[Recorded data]
--- Begin ---
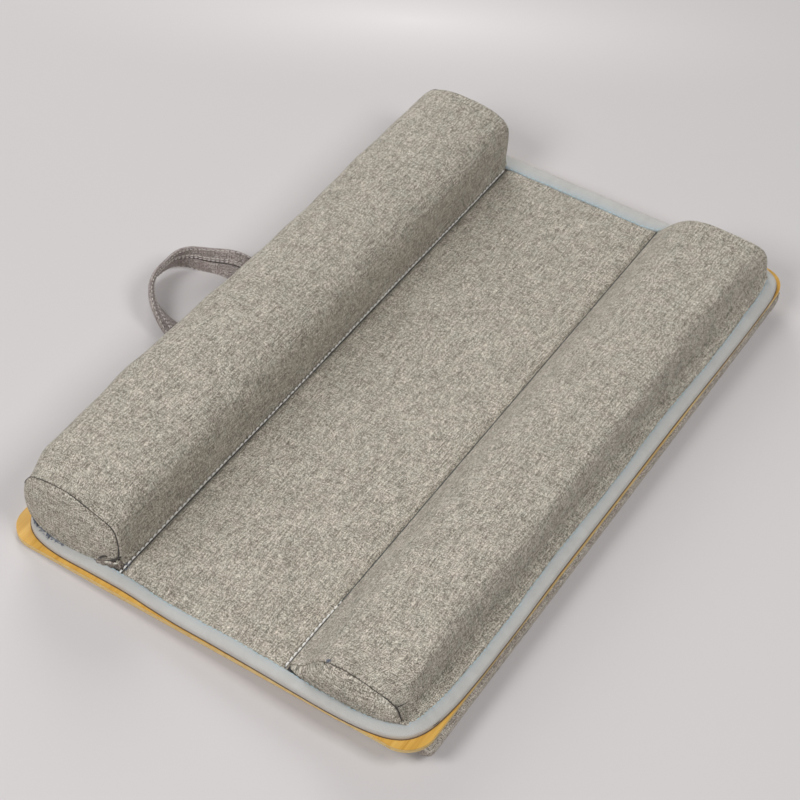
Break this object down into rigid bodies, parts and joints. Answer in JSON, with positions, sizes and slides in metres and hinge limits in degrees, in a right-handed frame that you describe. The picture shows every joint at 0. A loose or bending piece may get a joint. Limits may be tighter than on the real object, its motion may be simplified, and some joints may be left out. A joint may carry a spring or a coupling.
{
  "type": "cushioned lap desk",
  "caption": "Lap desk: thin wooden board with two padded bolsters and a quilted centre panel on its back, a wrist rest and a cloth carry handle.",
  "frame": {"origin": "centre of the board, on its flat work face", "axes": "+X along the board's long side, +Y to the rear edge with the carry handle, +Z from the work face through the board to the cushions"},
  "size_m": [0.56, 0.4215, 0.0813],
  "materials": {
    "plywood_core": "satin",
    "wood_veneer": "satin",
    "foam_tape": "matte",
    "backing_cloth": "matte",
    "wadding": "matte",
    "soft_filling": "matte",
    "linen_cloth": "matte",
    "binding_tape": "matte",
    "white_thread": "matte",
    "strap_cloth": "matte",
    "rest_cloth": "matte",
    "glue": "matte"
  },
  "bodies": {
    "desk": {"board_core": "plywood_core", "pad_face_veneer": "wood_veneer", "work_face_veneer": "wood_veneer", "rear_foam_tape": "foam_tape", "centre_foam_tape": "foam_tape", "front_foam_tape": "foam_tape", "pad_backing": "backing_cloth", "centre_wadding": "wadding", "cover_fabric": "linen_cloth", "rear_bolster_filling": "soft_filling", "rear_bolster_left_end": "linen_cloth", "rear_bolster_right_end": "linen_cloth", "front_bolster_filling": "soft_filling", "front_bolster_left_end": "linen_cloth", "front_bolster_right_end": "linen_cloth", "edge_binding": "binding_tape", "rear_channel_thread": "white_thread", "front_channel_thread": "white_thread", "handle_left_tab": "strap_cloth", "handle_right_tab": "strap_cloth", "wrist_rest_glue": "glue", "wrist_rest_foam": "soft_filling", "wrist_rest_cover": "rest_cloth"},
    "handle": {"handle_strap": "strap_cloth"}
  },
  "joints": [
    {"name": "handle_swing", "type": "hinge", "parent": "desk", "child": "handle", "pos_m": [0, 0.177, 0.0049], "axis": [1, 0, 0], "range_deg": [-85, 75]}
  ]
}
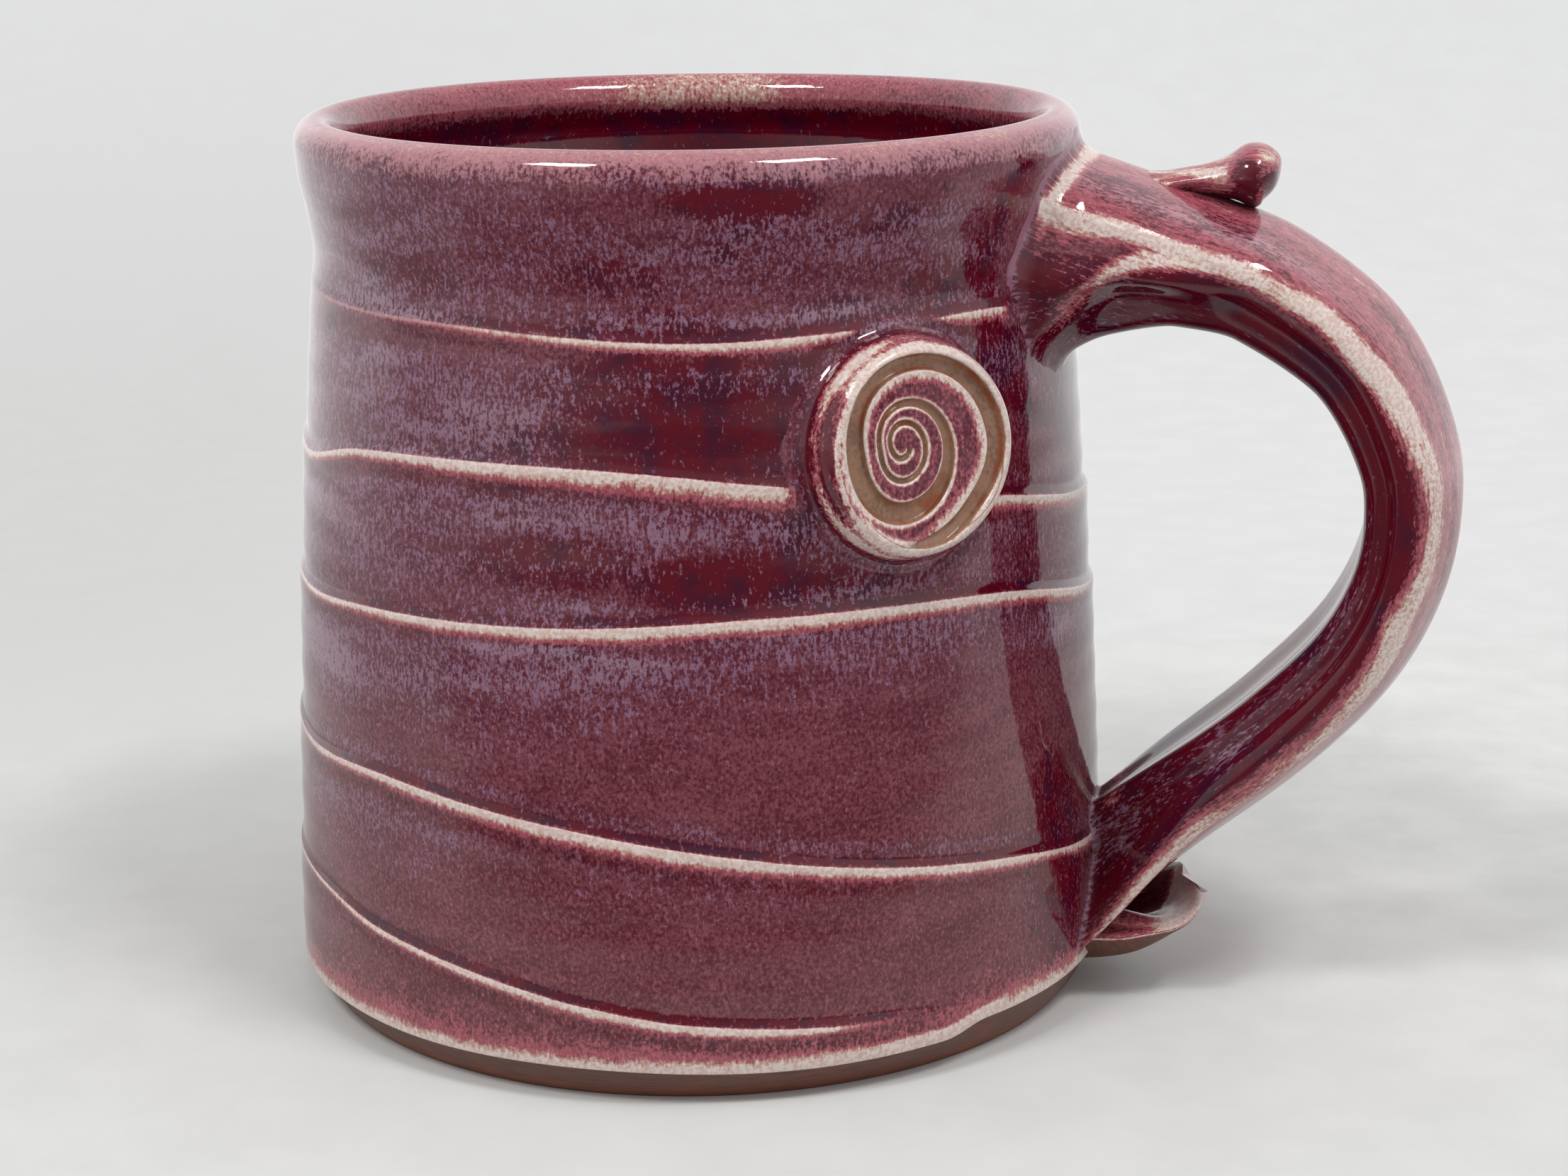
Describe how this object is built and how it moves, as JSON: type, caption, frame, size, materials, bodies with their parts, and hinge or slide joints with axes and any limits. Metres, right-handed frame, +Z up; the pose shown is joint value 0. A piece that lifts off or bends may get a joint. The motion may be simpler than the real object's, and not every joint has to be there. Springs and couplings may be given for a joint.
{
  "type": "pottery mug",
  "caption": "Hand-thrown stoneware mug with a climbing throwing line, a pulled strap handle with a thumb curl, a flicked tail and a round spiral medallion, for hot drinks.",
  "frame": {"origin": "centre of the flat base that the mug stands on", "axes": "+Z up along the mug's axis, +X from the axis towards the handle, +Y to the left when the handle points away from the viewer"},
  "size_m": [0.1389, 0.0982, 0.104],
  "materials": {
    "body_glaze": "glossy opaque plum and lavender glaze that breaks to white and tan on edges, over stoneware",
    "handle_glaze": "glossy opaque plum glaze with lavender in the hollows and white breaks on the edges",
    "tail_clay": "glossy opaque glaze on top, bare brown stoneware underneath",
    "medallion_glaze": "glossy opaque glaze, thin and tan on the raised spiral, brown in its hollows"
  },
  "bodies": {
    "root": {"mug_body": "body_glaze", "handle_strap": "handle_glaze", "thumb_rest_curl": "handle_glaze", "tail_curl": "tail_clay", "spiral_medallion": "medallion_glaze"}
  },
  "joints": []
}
--- End ---
**Problem**
The records above should all be quoted exactly, please.

**Exercise output**
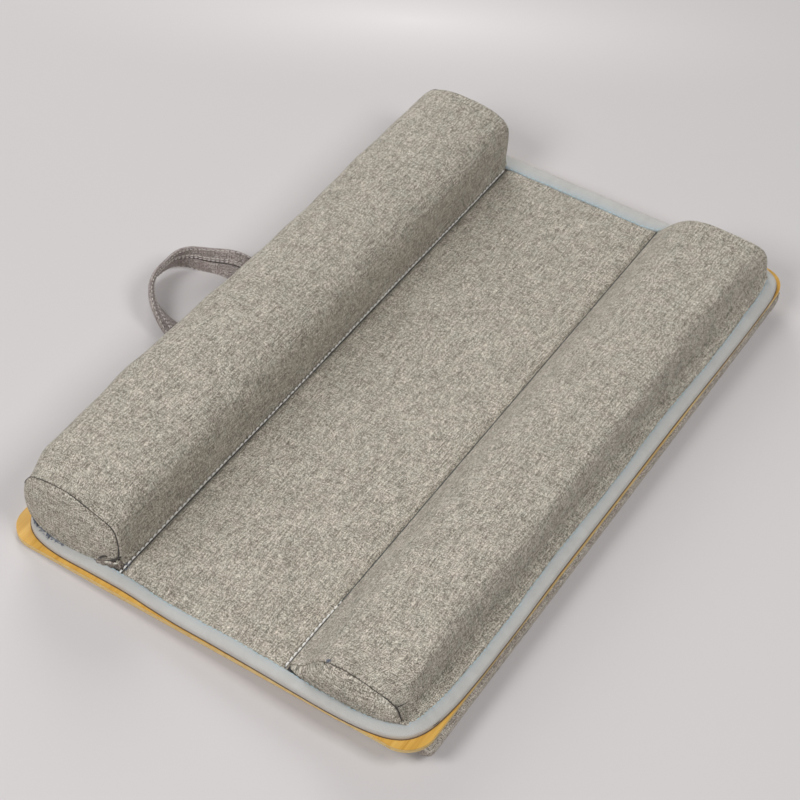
Break this object down into rigid bodies, parts and joints. Answer in JSON, with positions, sizes and slides in metres and hinge limits in degrees, in a right-handed frame that you describe. The picture shows every joint at 0. A loose or bending piece may get a joint. Limits may be tighter than on the real object, its motion may be simplified, and some joints may be left out. A joint may carry a spring or a coupling.
{
  "type": "cushioned lap desk",
  "caption": "Lap desk: thin wooden board with two padded bolsters and a quilted centre panel on its back, a wrist rest and a cloth carry handle.",
  "frame": {"origin": "centre of the board, on its flat work face", "axes": "+X along the board's long side, +Y to the rear edge with the carry handle, +Z from the work face through the board to the cushions"},
  "size_m": [0.56, 0.4215, 0.0813],
  "materials": {
    "plywood_core": "satin",
    "wood_veneer": "satin",
    "foam_tape": "matte",
    "backing_cloth": "matte",
    "wadding": "matte",
    "soft_filling": "matte",
    "linen_cloth": "matte",
    "binding_tape": "matte",
    "white_thread": "matte",
    "strap_cloth": "matte",
    "rest_cloth": "matte",
    "glue": "matte"
  },
  "bodies": {
    "desk": {"board_core": "plywood_core", "pad_face_veneer": "wood_veneer", "work_face_veneer": "wood_veneer", "rear_foam_tape": "foam_tape", "centre_foam_tape": "foam_tape", "front_foam_tape": "foam_tape", "pad_backing": "backing_cloth", "centre_wadding": "wadding", "cover_fabric": "linen_cloth", "rear_bolster_filling": "soft_filling", "rear_bolster_left_end": "linen_cloth", "rear_bolster_right_end": "linen_cloth", "front_bolster_filling": "soft_filling", "front_bolster_left_end": "linen_cloth", "front_bolster_right_end": "linen_cloth", "edge_binding": "binding_tape", "rear_channel_thread": "white_thread", "front_channel_thread": "white_thread", "handle_left_tab": "strap_cloth", "handle_right_tab": "strap_cloth", "wrist_rest_glue": "glue", "wrist_rest_foam": "soft_filling", "wrist_rest_cover": "rest_cloth"},
    "handle": {"handle_strap": "strap_cloth"}
  },
  "joints": [
    {"name": "handle_swing", "type": "hinge", "parent": "desk", "child": "handle", "pos_m": [0, 0.177, 0.0049], "axis": [1, 0, 0], "range_deg": [-85, 75]}
  ]
}
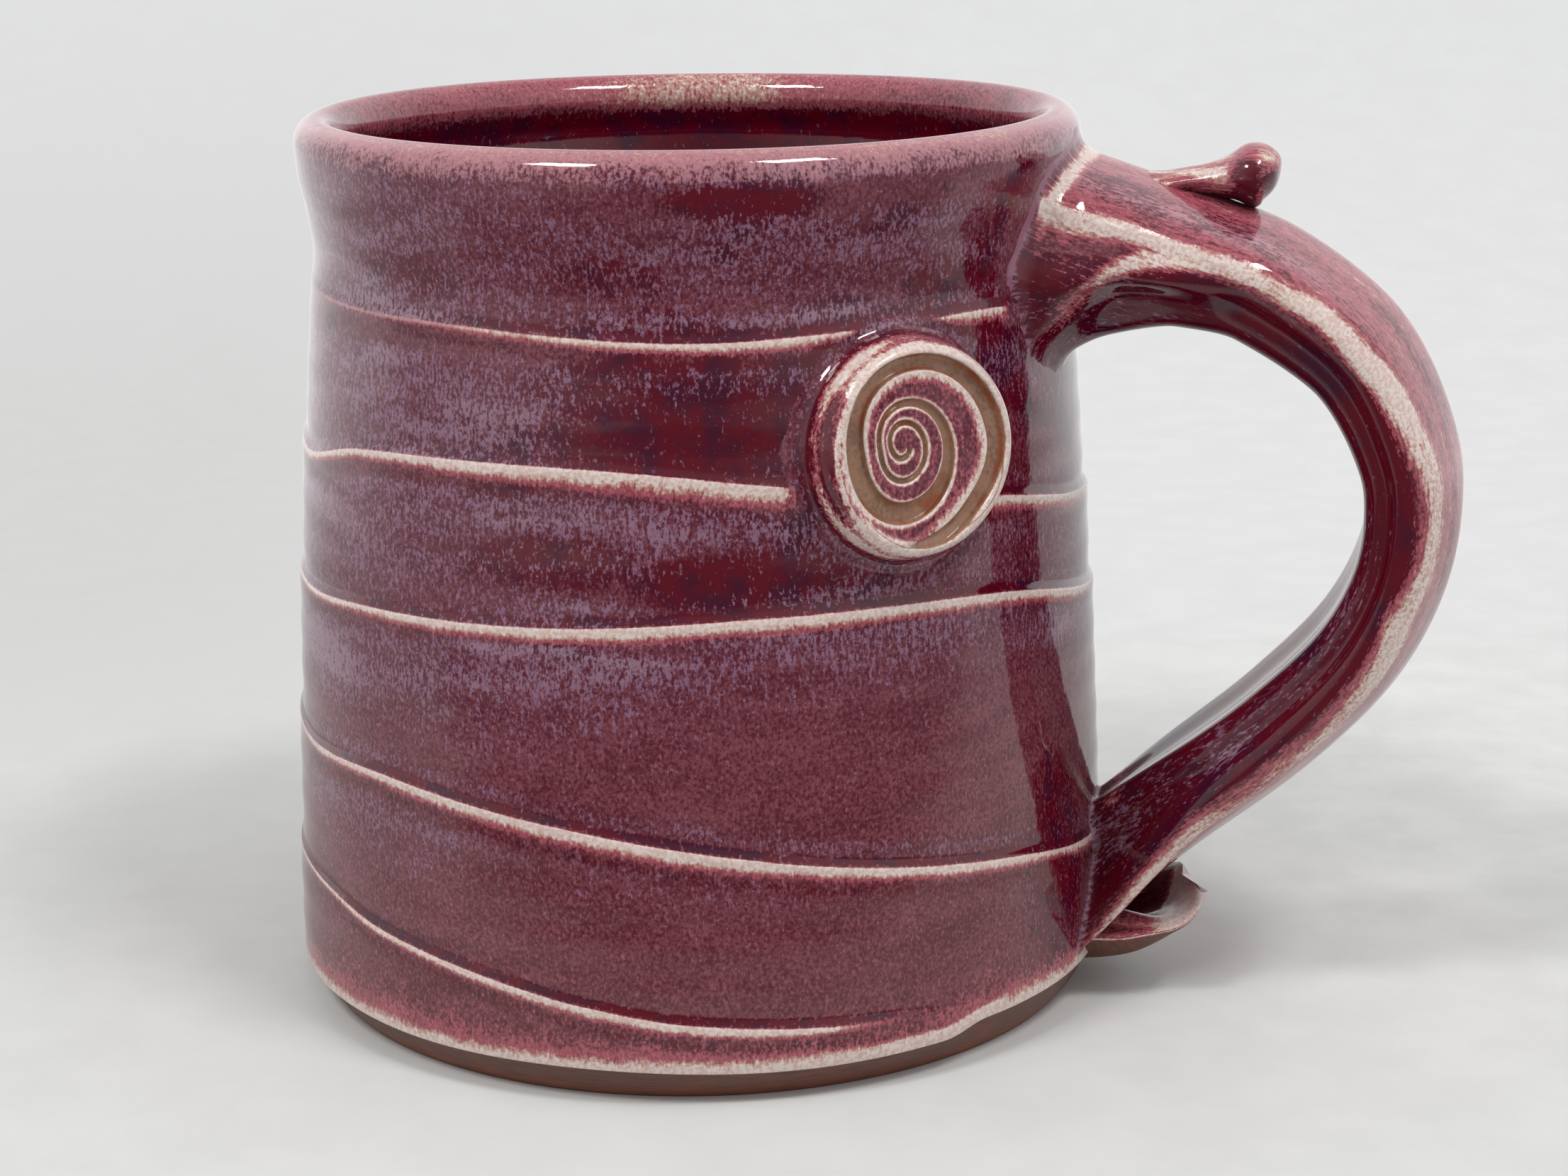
Describe how this object is built and how it moves, as JSON: type, caption, frame, size, materials, bodies with their parts, and hinge or slide joints with axes and any limits. Metres, right-handed frame, +Z up; the pose shown is joint value 0. A piece that lifts off or bends may get a joint. The motion may be simpler than the real object's, and not every joint has to be there. Springs and couplings may be given for a joint.
{
  "type": "pottery mug",
  "caption": "Hand-thrown stoneware mug with a climbing throwing line, a pulled strap handle with a thumb curl, a flicked tail and a round spiral medallion, for hot drinks.",
  "frame": {"origin": "centre of the flat base that the mug stands on", "axes": "+Z up along the mug's axis, +X from the axis towards the handle, +Y to the left when the handle points away from the viewer"},
  "size_m": [0.1389, 0.0982, 0.104],
  "materials": {
    "body_glaze": "glossy opaque plum and lavender glaze that breaks to white and tan on edges, over stoneware",
    "handle_glaze": "glossy opaque plum glaze with lavender in the hollows and white breaks on the edges",
    "tail_clay": "glossy opaque glaze on top, bare brown stoneware underneath",
    "medallion_glaze": "glossy opaque glaze, thin and tan on the raised spiral, brown in its hollows"
  },
  "bodies": {
    "root": {"mug_body": "body_glaze", "handle_strap": "handle_glaze", "thumb_rest_curl": "handle_glaze", "tail_curl": "tail_clay", "spiral_medallion": "medallion_glaze"}
  },
  "joints": []
}